The gift of an asset, often common stock or mutual fund shares, is a valuable way to make a contribution to a charity and receive tax benefits based on the value of the asset(s). For example, suppose Ted and Alicia in this example had 300 shares of XYZ Corporation that they had purchased at $15.00 a share some years ago. The current value in today's market is $36 a share. If they sold the stock in the market, they would have a taxable, long-term capital gain on the difference between their cost and what they would receive from the sale ($36 minus $15 = $21 capital gain per share. 300 shares X $21.00 = $6,300 in capital gains).

They could sell the stock, pay the tax on the capital gain, and either keep or donate the proceeds.
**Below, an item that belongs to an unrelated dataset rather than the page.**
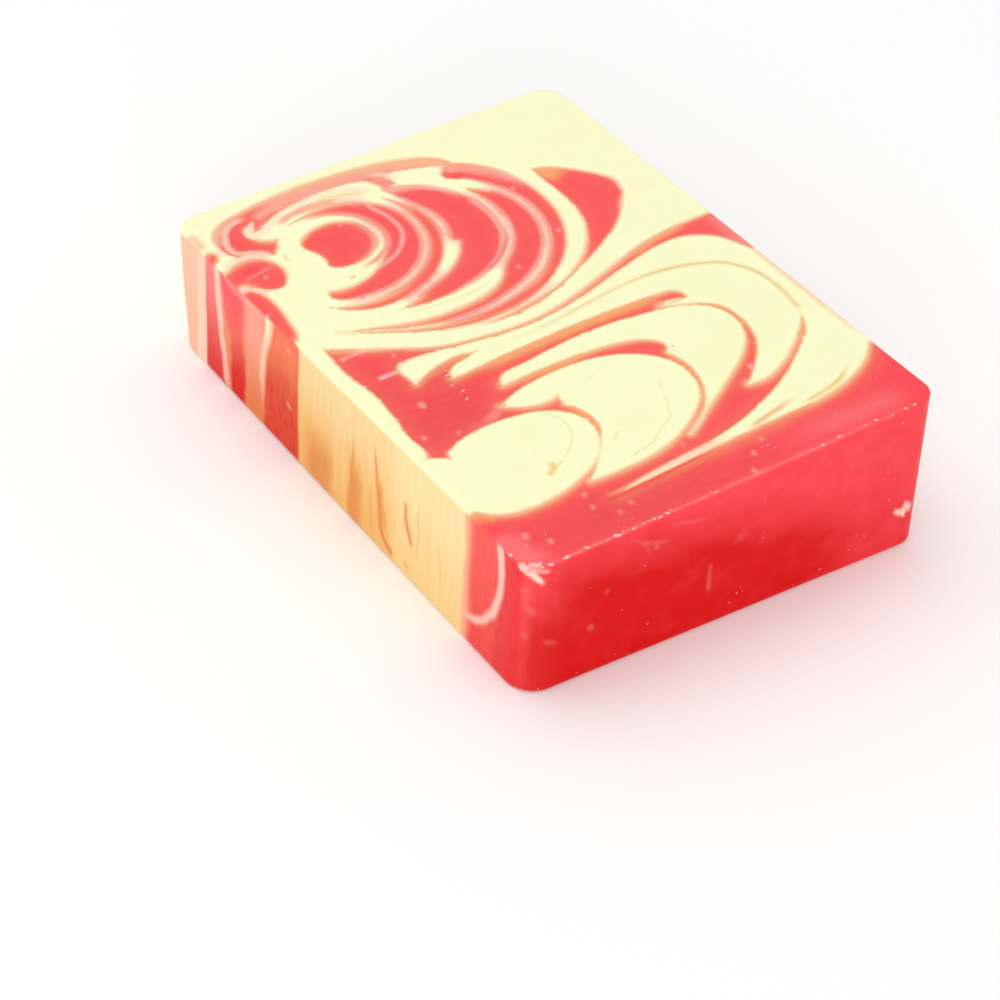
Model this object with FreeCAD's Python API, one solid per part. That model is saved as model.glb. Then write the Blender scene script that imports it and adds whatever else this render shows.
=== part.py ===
import FreeCAD, Part
import os

# A hand-cut bar of two-colour cast soap, in millimetres.
# Clear red soap and opaque cream soap were poured together and set as one bar.
# The swirl runs straight down through the bar, so both colours show on the
# cut top and again as upright stripes on the long front side.
# Frame: +X along the length, +Y across the width, +Z up. The origin is under
# the middle of the bar, on the face that it rests on. The front is the -Y side.

# Bar
length = 90.0
width = 63.2
# the top was cut by hand and slopes: three corners set the plane of the cut,
# and the thickness of the back left corner follows from them
thickness_front_left = 18.8
thickness_front_right = 21.1
thickness_back_right = 24.5
corner_radius_front_left = 3.4
corner_radius_front_right = 4.2
corner_radius_back_right = 2.8
corner_radius_back_left = 3.6
# the front left corner is worn away towards its foot: depth of the wear at the
# foot, and the height at which it starts
corner_wear_depth = 1.7
corner_wear_height = 15.0
# the edges round the foot and the cut top are dulled by handling, the foot more
bottom_edge_bevel = 0.8
top_edge_bevel = 0.3

# Swirl
# the outlines below are drawn in ninetieths of the bar's length and, across it,
# in parts of its width of the same size, so the swirl stretches with the bar
unit_along = length / 90
unit_across = width / 63.2
# how far the tangent arcs of an outline may leave the curve through its points
arc_fit = 0.2
# how far a colour field that leaves the bar is drawn past its sides
swirl_overrun = 20.0

past_right = length / 2 + swirl_overrun
past_front = -width / 2 - swirl_overrun
past_back = width / 2 + swirl_overrun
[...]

If, instead of selling the stock, Ted and Alicia gave the 300 shares to Whittier College, they would not incur any capital gains and would be able to deduct the current value (300 shares X $36 = $10,800) as a charitable gift.

By donating the stock, the College receives more than it would receive if Ted and Alicia first sold the stock and then donated the proceeds after deducting the capital gain taxes. Also, Ted and Alicia receive a greater tax deduction by giving the stock directly to Whittier and avoiding the capital gain tax.

While the gift of appreciated assets often involves stock, any marketable asset can be utilized that a charity will accept. Land, antiques, homes and many more different types of assets are potential gifts with the possibility of valuable tax benefits.